The panel accused Dyer of violations such as breaching confidentiality requirements and bullying. Dyer, who has repeatedly accused the board of Open Meetings Act violations, has brought several lawsuits against the panel, and recently, against individual members.

Earlier this year amid the board’s squabbles, the Howard County Education Association suggested that its members consult the Mediation and Conflict Resolution Center at Howard Community College or consider stepping down.

Paul Lemle, president of the county teachers union, said he has advised Foose “that she should surround herself with ‘no’ men and women, as opposed to the ‘yes’ men she’ll get by the force of her personality and in the culture of our Board of Education.”

Foose said she regularly watches Howard County school board meetings online, and that she’s viewed some of last year’s meetings.

“I really want the board to be a team. And I think they want that, too,” Foose said. “I would hope that we will work together as a high-functioning governance team for the benefit of all students, and although we don’t have to always agree, we should have a process by which we disagree.”

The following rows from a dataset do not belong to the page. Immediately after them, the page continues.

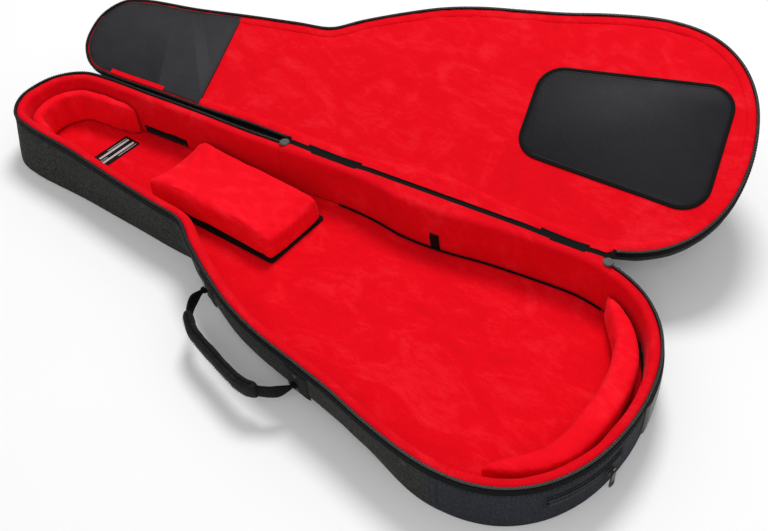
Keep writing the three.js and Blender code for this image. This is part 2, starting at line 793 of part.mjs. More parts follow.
add(
  "lid_tag",
  sweep(
    [
      [tapeInner - gap - 7, lidFace - sheet - gap - 0.8],
      [tapeInner - gap, lidFace - sheet - gap - 0.8],
      [tapeInner - gap, lidFace - sheet - gap],
      [tapeInner - gap - 7, lidFace - sheet - gap],
    ],
    tagFrom,
    tagTo,
  ),
  looks.plush(),
  lidGroup,
);

// The flat accessory pocket on the lid's outside, with a straight zip across it.
const pocketStart = 500;
const pocketInset = 26;
const pocketDeep = 12;
const pocketPlan = between(near(pocketStart), far(pocketStart)).map((t) => at(t, -pocketInset));
const pocketEdge = between(near(pocketStart), far(pocketStart)).map((t) => at(t, -pocketInset - 7));
pocketEdge[0].x += 7;
pocketEdge[pocketEdge.length - 1].x += 7;
const pocketFoot = lidBack + gap;
const pocketRows = [
  pocketPlan.map((p) => new THREE.Vector3(p.x, p.y, pocketFoot)),
  pocketPlan.map((p) => new THREE.Vector3(p.x, p.y, pocketFoot + pocketDeep - 5)),
  pocketEdge.map((p) => new THREE.Vector3(p.x, p.y, pocketFoot + pocketDeep)),
];
add("front_pocket", loft(pocketRows), looks.heather(), lidGroup);
const frontZipLength = 300;
const frontZipX = 745;
const frontZipY = -60;
const frontZipFoot = pocketFoot + pocketDeep + gap;
const box = (lx, ly, lz, x, y, z) => {
  const g = new THREE.BoxGeometry(lx, ly, lz);
  g.translate(x, y, z + lz / 2);
  return g;
};
const turnAbout = (g, x, y, angle) => g.translate(-x, -y, 0).rotateZ(angle).translate(x, y, 0);
const frontTurn = Math.atan(hingeSlope);
const frontZip = box(frontZipLength, 16, 1.4, frontZipX, frontZipY, frontZipFoot);
add("front_pocket_zip", turnAbout(frontZip, frontZipX, frontZipY, frontTurn), looks.coil(), lidGroup);
const frontSliderX = frontZipX - frontZipLength / 2 + 16;
const sliderFoot = frontZipFoot + 1.4 + gap;
const frontBody = plus(
  box(sliderLength, sliderHeight, sliderThick, frontSliderX, frontZipY, sliderFoot),
  box(postWidth, 2 * tabHead, bail + 1.2, frontSliderX, frontZipY, sliderFoot + sliderThick - 0.2),
);
add("front_pocket_slider", turnAbout(frontBody, frontZipX, frontZipY, frontTurn), looks.metal(), lidGroup);
// Its tab hangs plumb when the lid is open, turned about an axis along the zip.
const pivotZ = sliderFoot + sliderThick + bail;
const frontTabY = frontZipY + tabLength / 2 - tabHead;
const frontPull = minus(
  box(tabWidth, tabLength, tabThick, frontSliderX, frontTabY, pivotZ - tabThick / 2),
  box(postWidth + 2 * gap, 2 * forkDeep, 3 * tabThick, frontSliderX, frontZipY, pivotZ - 1.5 * tabThick),
);
frontPull.translate(0, -frontZipY, -pivotZ);
frontPull.rotateX(THREE.MathUtils.degToRad(90 - lidTilt));
frontPull.translate(0, frontZipY, pivotZ);
add("front_pocket_pull", turnAbout(frontPull, frontZipX, frontZipY, frontTurn), looks.metal(), lidGroup);

// Open the lid.
const opened = -THREE.MathUtils.degToRad(180 - lidTilt);
lidGroup.quaternion.setFromAxisAngle(hingeDir, opened);
lidGroup.position.copy(hingeFoot).sub(hingeFoot.clone().applyQuaternion(lidGroup.quaternion));

export default group;
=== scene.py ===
"""Soft electric-guitar case, open on its back: the finished look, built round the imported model."""
import json
import math

import bmesh
import bpy
import numpy as np
from mathutils import Matrix, Vector, noise


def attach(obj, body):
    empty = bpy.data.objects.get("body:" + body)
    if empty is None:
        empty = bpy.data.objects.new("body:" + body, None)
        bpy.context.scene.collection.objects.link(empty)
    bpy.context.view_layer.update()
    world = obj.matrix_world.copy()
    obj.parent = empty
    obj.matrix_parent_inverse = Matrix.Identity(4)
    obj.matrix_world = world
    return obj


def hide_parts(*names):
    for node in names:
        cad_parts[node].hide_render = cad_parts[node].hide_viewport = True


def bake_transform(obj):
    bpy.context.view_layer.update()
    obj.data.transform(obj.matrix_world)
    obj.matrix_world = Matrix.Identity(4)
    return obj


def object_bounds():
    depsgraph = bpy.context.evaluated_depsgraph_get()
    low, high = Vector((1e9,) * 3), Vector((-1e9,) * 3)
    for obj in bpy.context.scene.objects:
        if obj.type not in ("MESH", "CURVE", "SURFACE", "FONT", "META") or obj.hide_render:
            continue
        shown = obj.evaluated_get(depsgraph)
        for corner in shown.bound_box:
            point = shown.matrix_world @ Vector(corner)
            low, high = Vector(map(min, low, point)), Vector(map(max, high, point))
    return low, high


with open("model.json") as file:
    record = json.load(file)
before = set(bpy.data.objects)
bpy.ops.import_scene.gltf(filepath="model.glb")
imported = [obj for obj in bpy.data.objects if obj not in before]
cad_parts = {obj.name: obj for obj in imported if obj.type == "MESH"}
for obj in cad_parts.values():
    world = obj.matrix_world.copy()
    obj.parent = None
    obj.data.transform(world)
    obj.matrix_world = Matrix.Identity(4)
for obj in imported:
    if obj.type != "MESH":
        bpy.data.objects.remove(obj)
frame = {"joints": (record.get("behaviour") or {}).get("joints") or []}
cad_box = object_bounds()
MM = 0.001
JOINTS = {j["name"]: j for j in frame["joints"]}

# ---- Sizes, in millimetres, as the model has them: x runs from the head end to the tail ----
LENGTH = 1040
HEAD_W, NECK_W, SHOULDER_W, UPPER_W, LOWER_W = 118, 147, 170, 269, 343
HEAD_ROUND, NECK_X, SHOULDER_X, SHOULDER_RUN, TAIL_ROUND = 60, 250, 400, 200, 165
WALL, SKIN, GAP = 16.0, 13.0, 0.3
TRAY = 83.0
AXIS_Z = 88.0
LID_RIM = 2 * AXIS_Z - TRAY
LID_DEEP = 24.0
LID_BACK = LID_RIM + LID_DEEP
HINGE_HEAD, HINGE_TAIL, HINGE_SLOPE = SHOULDER_X + 5, LENGTH - 125, 0.13
SEAM_X = LENGTH - 135
LINING_EDGE = 12.5  # how far out the plush's rolled edge reaches
CUSHION_Z = 12.5  # the underside of the two crescent cushions
CRADLE_X, CRADLE_LONG, CRADLE_WIDE, CRADLE_TAPER, CRADLE_SKEW = NECK_X + 14, 240, 118, 5, 5
CRADLE_Z = 15.7  # the underside of the cradle's plush, on its board
HANDLE_AT = {"head": 496, "tail": 690}  # the middles of the handle's patches
LID_TILT = 21  # degrees that the open lid leans above level


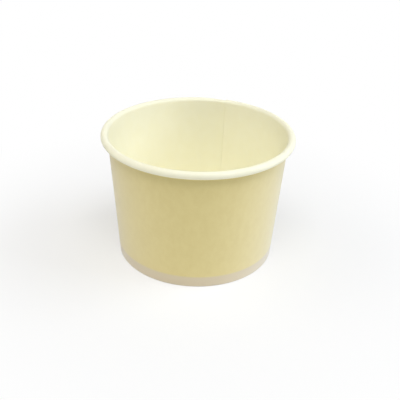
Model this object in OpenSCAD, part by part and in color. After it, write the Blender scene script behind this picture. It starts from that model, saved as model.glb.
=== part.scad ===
/* [Container] */
// Diameter over the rolled rim
rim_d = 90; // [86:0.5:110]
// Height from the table to the top of the rim
cup_h = 61.5; // [45:0.5:90]
// Diameter over the foot
foot_d = 75; // [66:0.5:80]

/* [Board] */
// Thickness of the side wall's board
wall_t = 0.4; // [0.3:0.05:0.5]
// Thickness of the bottom's board
bottom_t = 0.35; // [0.25:0.05:0.5]

/* [Rolled rim] */
// Diameter of the roll's section
bead_d = 3.5; // [3:0.1:5]
// Play between the turns of the roll
turn_gap = 0.15; // [0.05:0.05:0.25]
// Angle by which the board's edge runs on inside the first turn
tuck_angle = 120; // [30:5:170]

/* [Side seam] */
// Place of the inner ply's edge, as an angle round the container
seam_angle = 71.5; // [0:0.5:359]
// Width of the glued lap
lap_w = 8; // [5:0.5:12]
// Width over which the outer ply climbs onto the inner one
climb_w = 12; // [8:0.5:20]
// Depth by which the two glued plies are pressed into each other
lap_press = 0.03; // [0.02:0.01:0.08]

/* [Base] */
// Height of the bottom's underside above the table
recess_h = 6; // [4.5:0.25:9]
// Inner radius of the bend between the bottom and its skirt
bend_r = 0.8; // [0.4:0.1:1.2]
// Glue line on each side of the bottom's skirt
glue_t = 0.02; // [0.01:0.01:0.05]
// Distance from the folded ply's edge up to the bottom's bend
fold_gap = 0.5; // [0.3:0.1:1.5]
// Depth by which the fold is pressed flat where it stands
foot_press = 0.04; // [0.02:0.01:0.08]

/* [Hidden] */
board_colour = "#E6DDBD";
bottom_colour = "#EDE6CB";
// Facets of a full turn round the container, of a small arc in a section, and of a wedge
turn_fn = 144;
arc_fn = 48;
bend_steps = 12;
wedge_steps = 4;

// The fold at the foot wraps the skirt, its glue lines and nothing else
fold_r = bottom_t / 2 + glue_t + wall_t;
fold_at = [foot_d / 2 - fold_r, fold_r - foot_press];

// The roll starts on the wall's inner face and its second half turns closer by half a pitch
bead_r = bead_d / 2;
turn_step = (wall_t + turn_gap) / 2;
bead_at = [rim_d / 2 - bead_r, cup_h - bead_r];

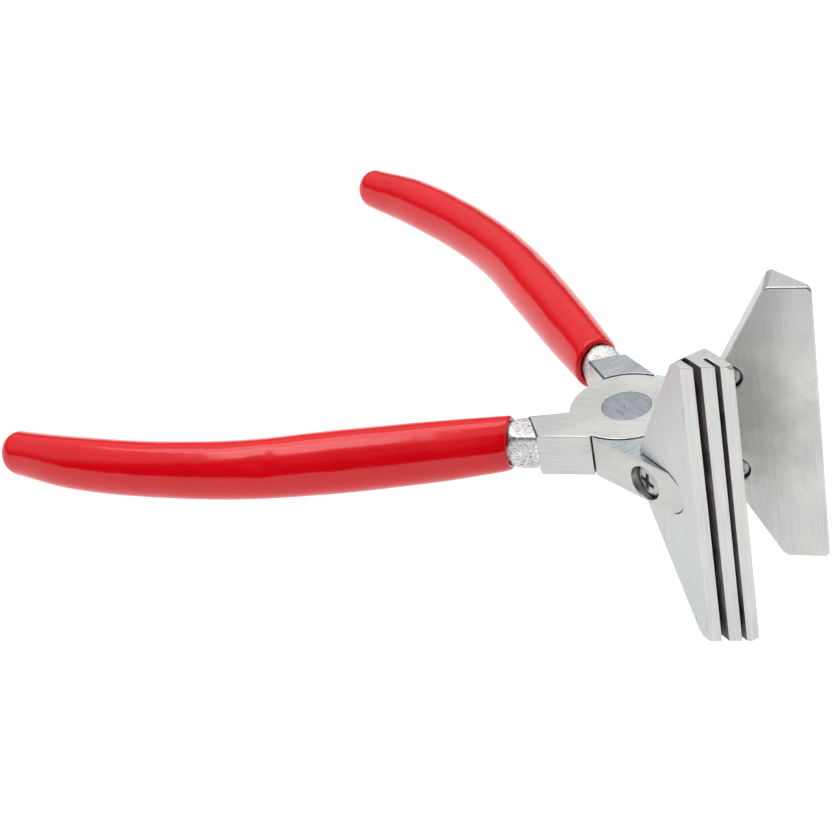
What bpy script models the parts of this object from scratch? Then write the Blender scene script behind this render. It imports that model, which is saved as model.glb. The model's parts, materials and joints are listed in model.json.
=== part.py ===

Howard school board member Brian Meshkin said that Foose’s story alone, from working an array of jobs, sometimes at night while attending school during the day, will be an inspiration to the Howard community.

“I’m sure there have been many people who have tried to throw rocks at her during her rise,” Meshkin said. “But she has had tremendous success as an educator, an administrator and executive. I think she will inspire many.”